Residence and Networking
Solute setup is covered in detail in the basics_tutorial so it will not be covered here.
If you are new to solvation_analysis check there first!
[1]:
# imports
import MDAnalysis as mda
from solvation_analysis.solute import Solute
# we will use a trajectory supplied by the package
from solvation_analysis.tests import datafiles
# instantiate Universe
u = mda.Universe(datafiles.bn_fec_data, datafiles.bn_fec_dcd_unwrap)
# define solute AtomGroup
li_atoms = u.atoms.select_atoms("type 22")
# define solvent AtomGroups
PF6 = u.atoms.select_atoms("byres type 21")
BN = u.atoms.select_atoms("byres type 5")
FEC = u.atoms.select_atoms("byres type 19")
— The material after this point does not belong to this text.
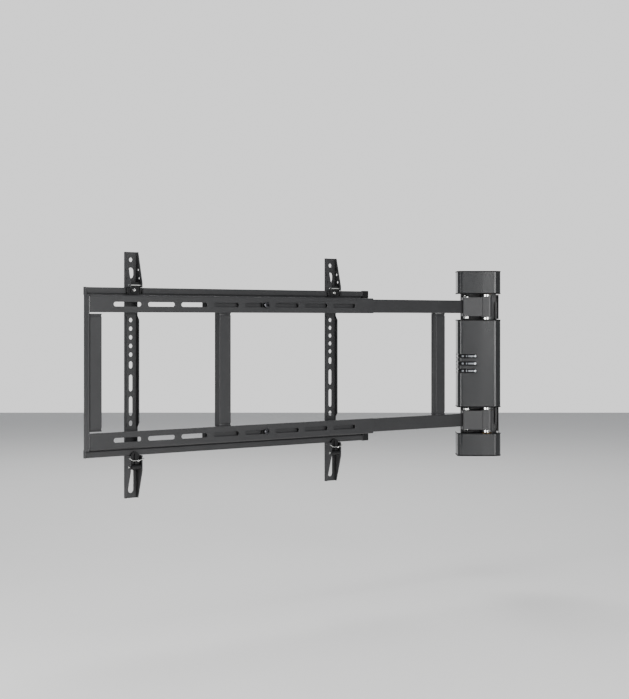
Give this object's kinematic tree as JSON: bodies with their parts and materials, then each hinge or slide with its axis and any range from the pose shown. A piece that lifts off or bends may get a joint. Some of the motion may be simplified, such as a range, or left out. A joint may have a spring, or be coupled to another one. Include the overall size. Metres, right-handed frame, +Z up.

solute = Solute.from_atoms(li_atoms, {'PF6': PF6, 'BN': BN, 'FEC': FEC}, radii={'PF6': 2.6})
solute.run()
Warning: importing 'simtk.openmm' is deprecated. Import 'openmm' instead.
[1]:
<solvation_analysis.solute.Solute at 0x7feaa88c3fd0>
We will be covering the Residence and Networking analysis objects. Though these are easy to instantiate and use, they are not instantiated by default because they can be expensive.
We’ll start with Residence, which we will instantiate with the from_solute method.
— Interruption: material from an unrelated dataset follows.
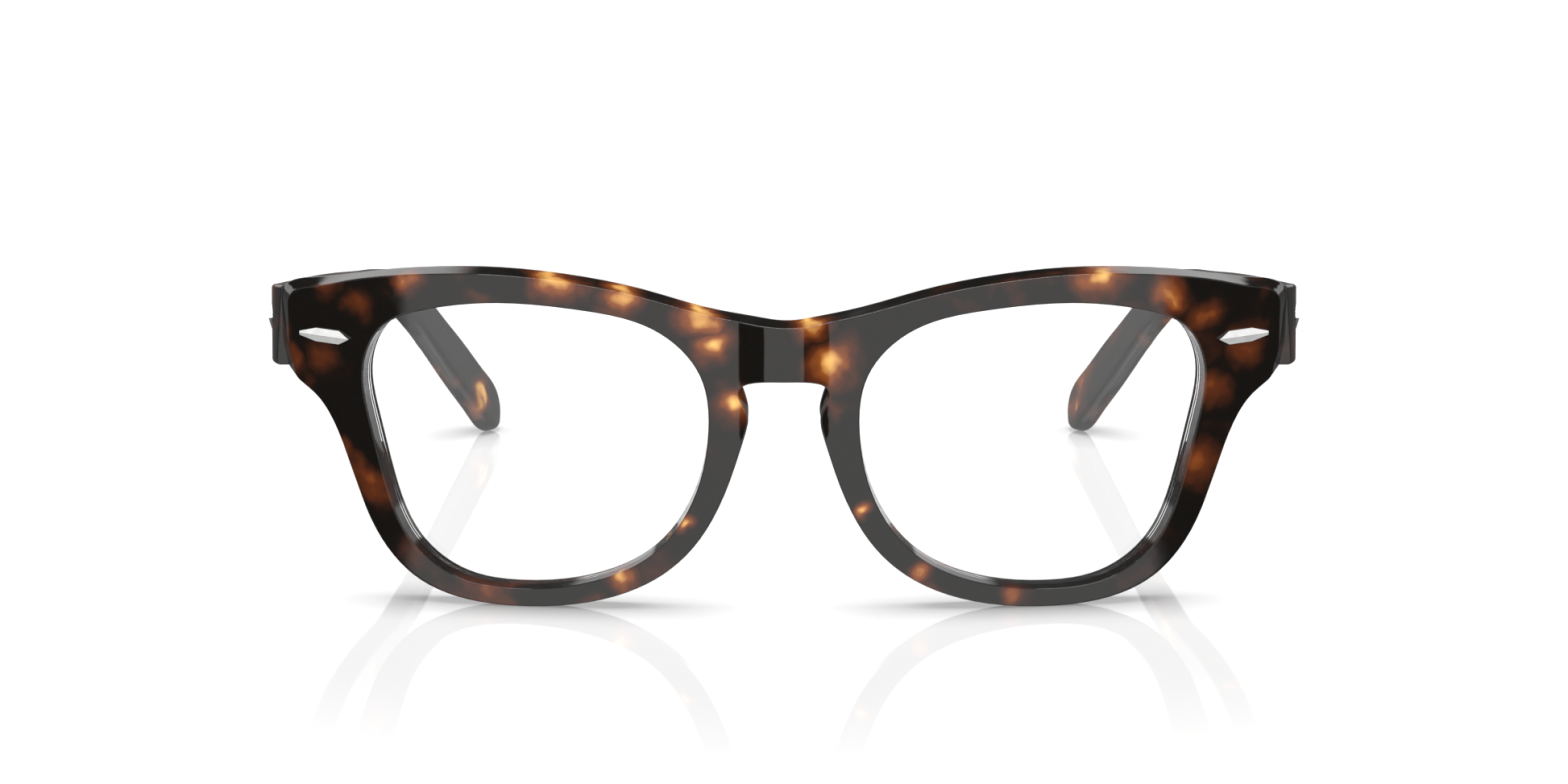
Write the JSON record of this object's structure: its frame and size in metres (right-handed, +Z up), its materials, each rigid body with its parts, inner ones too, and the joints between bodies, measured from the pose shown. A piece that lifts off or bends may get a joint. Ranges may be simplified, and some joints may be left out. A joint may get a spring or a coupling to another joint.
{
  "type": "eyeglasses frame",
  "caption": "Tortoiseshell acetate eyeglasses frame with keyhole bridge, clear lenses, lozenge plaques and folding temples on barrel hinges.",
  "frame": {"origin": "middle of the bounding box on the floor, under the open glasses", "axes": "+X toward the wearer's left, +Y back along the temples, +Z up; the glasses stand on the rims and the temple tips"},
  "size_m": [0.148, 0.1494, 0.0488],
  "materials": {
    "acetate": "polished tortoiseshell",
    "lens": "clear, uncoated",
    "silver_trim": "polished silver",
    "hinge_metal": "satin",
    "screw_metal": "satin",
    "wire_metal": "drawn"
  },
  "bodies": {
    "front": {"front_frame": "acetate", "left_lens": "lens", "left_nose_pad": "acetate", "left_front_plaque": "silver_trim", "left_front_leaf": "hinge_metal", "left_hinge_screw": "screw_metal", "right_lens": "lens", "right_nose_pad": "acetate", "right_front_plaque": "silver_trim", "right_front_leaf": "hinge_metal", "right_hinge_screw": "screw_metal"},
    "left_temple_body": {"left_temple": "acetate", "left_core_wire": "wire_metal", "left_temple_badge": "silver_trim", "left_temple_leaf": "hinge_metal"},
    "right_temple_body": {"right_temple": "acetate", "right_core_wire": "wire_metal", "right_temple_badge": "silver_trim", "right_temple_leaf": "hinge_metal"}
  },
  "joints": [
    {"name": "left_temple_fold", "type": "hinge", "parent": "front", "child": "left_temple_body", "pos_m": [0.0669, -0.05502, 0.03892], "axis": [0, -0.1045, 0.9945], "range_deg": [0, 84]},
    {"name": "right_temple_fold", "type": "hinge", "parent": "front", "child": "right_temple_body", "pos_m": [-0.0669, -0.05502, 0.03892], "axis": [0, 0.1045, -0.9945], "range_deg": [0, 75]}
  ]
}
Calculating Residence Times
[2]:
from solvation_analysis.residence import Residence
# warnings are expected
residence = Residence.from_solute(solute)
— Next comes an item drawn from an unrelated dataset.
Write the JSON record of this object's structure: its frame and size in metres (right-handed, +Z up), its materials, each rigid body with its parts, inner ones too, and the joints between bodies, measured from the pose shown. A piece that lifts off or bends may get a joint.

/Users/orioncohen/miniconda3/envs/solvation_analysis/lib/python3.8/site-packages/pandas/core/apply.py:131: FutureWarning: the 'unbiased'' keyword is deprecated, use 'adjusted' instead
return func(x, *args, **kwargs)
/Users/orioncohen/projects/development/solvation-analysis/solvation-analysis/solvation_analysis/residence.py:148: UserWarning: the autocovariance for BN does not converge to zero so a residence time cannot be calculated. A longer simulation is required to get a valid estimate of the residence time.
warnings.warn(f'the autocovariance for {res_name} does not converge to zero '
/Users/orioncohen/projects/development/solvation-analysis/solvation-analysis/solvation_analysis/residence.py:148: UserWarning: the autocovariance for FEC does not converge to zero so a residence time cannot be calculated. A longer simulation is required to get a valid estimate of the residence time.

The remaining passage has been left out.